Stevenson encouraged sleeves-up problem solving through daily briefings and workface discussions with subcontractors, designers, the client team and clinical staff. He embodied and propagated the spirit of the NEC contract by insisting that the discussion and resolution of issues took priority over recording and administering.

He used the early warning system to give the client advice on costs and programme implications that helped it make informed decisions on enhancements.

Stevenson’s mastery of specification meant that Kier and the NHS shared a £700,000 budget gain. For example, he instigated a change from a concrete frame and blockwork walls to steel frame and lightweight walling. With test results showing that the proposed aluminium windows were not secure enough, he upped the specification to steel, relieving the resulting pressure on the budget by introducing a cheaper, but still robust, roofing solution.

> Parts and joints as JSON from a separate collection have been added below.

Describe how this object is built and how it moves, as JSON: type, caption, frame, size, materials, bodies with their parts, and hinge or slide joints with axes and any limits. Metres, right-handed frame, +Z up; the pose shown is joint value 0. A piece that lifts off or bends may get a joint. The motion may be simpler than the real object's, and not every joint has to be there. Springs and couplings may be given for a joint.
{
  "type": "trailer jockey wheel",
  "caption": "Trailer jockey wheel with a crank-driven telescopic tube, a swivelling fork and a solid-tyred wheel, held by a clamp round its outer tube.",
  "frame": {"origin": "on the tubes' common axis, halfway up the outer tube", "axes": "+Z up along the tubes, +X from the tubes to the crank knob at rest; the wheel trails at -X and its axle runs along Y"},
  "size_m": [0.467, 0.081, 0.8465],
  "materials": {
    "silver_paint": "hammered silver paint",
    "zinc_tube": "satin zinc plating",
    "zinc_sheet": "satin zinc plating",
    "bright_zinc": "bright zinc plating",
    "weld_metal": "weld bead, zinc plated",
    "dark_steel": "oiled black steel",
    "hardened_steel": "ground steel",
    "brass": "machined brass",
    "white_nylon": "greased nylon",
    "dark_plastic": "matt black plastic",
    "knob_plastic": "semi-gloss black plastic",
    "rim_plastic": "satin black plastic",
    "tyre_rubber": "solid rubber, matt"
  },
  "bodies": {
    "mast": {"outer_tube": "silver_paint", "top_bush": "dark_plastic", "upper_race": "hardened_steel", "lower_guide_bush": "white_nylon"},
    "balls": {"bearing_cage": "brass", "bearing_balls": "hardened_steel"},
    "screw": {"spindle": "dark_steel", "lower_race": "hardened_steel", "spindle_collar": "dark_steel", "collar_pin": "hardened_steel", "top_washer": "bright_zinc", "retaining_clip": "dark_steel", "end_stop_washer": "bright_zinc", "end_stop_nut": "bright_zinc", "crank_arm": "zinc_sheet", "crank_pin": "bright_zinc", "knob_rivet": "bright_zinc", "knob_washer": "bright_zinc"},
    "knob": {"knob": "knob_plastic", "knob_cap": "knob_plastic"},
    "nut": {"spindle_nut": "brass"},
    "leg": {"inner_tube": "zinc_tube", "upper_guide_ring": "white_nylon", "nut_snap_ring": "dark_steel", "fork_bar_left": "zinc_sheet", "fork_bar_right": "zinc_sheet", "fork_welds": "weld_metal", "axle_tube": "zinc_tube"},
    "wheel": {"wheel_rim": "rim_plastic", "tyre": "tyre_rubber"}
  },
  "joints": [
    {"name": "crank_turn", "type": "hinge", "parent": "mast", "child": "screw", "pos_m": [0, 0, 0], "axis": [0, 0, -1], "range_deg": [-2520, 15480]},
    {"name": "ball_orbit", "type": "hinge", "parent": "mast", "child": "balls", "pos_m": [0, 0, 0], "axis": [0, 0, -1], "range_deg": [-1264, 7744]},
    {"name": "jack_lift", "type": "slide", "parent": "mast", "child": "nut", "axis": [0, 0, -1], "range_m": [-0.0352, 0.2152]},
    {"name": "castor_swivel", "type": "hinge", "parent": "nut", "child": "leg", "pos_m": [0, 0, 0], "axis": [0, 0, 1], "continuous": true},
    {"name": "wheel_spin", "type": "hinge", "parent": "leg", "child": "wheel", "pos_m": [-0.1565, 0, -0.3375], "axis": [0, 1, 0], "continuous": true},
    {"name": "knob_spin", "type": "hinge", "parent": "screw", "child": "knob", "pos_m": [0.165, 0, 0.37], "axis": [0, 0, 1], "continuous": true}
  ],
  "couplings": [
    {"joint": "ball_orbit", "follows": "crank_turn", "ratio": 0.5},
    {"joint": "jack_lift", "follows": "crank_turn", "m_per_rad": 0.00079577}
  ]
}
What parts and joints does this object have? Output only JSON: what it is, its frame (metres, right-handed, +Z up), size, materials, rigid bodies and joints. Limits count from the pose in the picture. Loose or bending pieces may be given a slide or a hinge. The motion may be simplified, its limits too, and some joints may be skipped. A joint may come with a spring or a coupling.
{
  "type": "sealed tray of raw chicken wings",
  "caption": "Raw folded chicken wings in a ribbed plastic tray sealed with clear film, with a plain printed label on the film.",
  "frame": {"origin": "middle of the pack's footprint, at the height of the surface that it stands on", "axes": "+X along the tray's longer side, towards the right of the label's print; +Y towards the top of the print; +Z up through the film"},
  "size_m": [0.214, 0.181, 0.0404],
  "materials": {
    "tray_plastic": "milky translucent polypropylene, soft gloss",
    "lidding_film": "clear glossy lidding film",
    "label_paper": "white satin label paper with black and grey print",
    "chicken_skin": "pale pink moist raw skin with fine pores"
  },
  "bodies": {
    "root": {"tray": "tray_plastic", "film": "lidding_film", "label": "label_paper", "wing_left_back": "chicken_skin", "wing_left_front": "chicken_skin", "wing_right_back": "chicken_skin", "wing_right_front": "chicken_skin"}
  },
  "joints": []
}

From the start, the NHS trust had engaged independent consultants to monitor the construction programme.

This was, after all, the biggest Procure 21 project the trust had ever undertaken, and the first facility of its type in the UK. Month after month the consultants validated Stevenson’s management and progress, and concluded at handover that in detail, quality and accuracy, the project was the best they had ever audited.

SILVER

Graham Kingdon
Project manager
BAM Construction

Project: Roland Levinsky Building, University of Plymouth: construction of eight-storey faculty, completed in 119 weeks
Value: £24.7m
Contract: GC/Works/1

This project benefited from Graham Kingdon’s firm hand. With the Danish architect for the iconic structure struggling to come to terms with British regulations, Kingdon recovered the position while staying true to the concept, and became the main focus for driving the design process forward.

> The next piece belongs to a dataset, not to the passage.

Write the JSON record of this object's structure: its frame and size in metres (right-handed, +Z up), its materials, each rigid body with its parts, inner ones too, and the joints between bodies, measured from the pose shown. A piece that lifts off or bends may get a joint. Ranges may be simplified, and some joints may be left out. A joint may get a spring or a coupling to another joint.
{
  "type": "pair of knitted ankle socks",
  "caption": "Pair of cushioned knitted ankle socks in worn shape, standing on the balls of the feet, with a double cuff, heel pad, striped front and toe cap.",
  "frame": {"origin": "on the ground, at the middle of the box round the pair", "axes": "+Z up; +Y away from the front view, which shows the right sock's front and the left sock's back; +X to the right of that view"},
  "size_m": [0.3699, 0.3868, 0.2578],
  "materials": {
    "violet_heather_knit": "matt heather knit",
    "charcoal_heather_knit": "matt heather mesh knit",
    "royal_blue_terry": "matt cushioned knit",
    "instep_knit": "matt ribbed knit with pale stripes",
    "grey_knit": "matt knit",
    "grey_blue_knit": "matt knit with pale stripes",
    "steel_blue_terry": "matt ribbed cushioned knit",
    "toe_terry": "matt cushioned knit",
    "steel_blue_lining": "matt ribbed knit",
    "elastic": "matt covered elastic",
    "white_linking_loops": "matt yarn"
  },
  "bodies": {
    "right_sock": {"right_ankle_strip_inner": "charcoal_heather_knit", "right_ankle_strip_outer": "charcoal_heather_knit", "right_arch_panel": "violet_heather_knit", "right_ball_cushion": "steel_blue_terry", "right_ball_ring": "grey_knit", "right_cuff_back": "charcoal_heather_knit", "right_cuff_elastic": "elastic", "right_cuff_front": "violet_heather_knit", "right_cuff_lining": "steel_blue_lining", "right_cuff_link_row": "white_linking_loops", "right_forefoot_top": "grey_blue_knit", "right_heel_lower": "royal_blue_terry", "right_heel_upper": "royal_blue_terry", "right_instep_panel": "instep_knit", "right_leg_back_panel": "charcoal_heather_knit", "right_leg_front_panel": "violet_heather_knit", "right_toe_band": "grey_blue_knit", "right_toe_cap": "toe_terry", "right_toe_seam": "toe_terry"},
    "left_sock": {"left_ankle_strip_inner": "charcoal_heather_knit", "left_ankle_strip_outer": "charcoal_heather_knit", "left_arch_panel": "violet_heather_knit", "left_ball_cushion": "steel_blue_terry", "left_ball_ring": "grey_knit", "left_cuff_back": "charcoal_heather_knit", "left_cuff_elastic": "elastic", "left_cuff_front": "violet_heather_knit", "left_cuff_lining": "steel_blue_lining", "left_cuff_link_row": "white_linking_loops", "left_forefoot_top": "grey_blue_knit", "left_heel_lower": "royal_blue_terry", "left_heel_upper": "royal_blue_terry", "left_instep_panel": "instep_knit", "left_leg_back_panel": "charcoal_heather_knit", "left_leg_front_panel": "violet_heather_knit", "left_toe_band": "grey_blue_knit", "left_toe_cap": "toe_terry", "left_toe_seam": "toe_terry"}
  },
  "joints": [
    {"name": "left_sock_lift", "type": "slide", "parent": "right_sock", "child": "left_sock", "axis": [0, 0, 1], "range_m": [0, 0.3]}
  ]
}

He established open lines of communication and ensured the team met at least once a week to keep on track and address issues. Assisted by the core construction team from a previous successful contract with the client, he helped foster good team spirit, backing it up with evenings out and fishing trips.

Kingdon continuously developed the project risk register, using it to focus the team on the big issues and to ensure that all parties bought into mitigation measures. It helped drive the strategy on the complex envelope by procuring the copper roof and curtain walling packages through a two-stage tender that resolved all the design interfaces at an early stage.

His decision to undertake an enabling works package was vindicated when it uncovered archaeological finds, old bomb craters and uncharted asbestos-lined air raid shelters that could have jeopardised the main works.

When he lost 10 weeks on the concrete frame construction, Kingdon clawed it back by changing the roof build-up to gain initial weather resistance, and replacing scaffold with cradles to minimise internal areas restricted by propping.

He kept the project financially viable by value engineering the core and circulation space. Lowering the building height by rationalising roof plant space and using a post-tensioned concrete frame saved another £2m.

He also successfully managed client expectations by building full-size mock-ups of the exposed concrete and services to fully agree the specification. It established quality benchmarks and was extended to the construction of sample rooms.

Kingdon delivered on schedule and on budget to a highly satisfied client.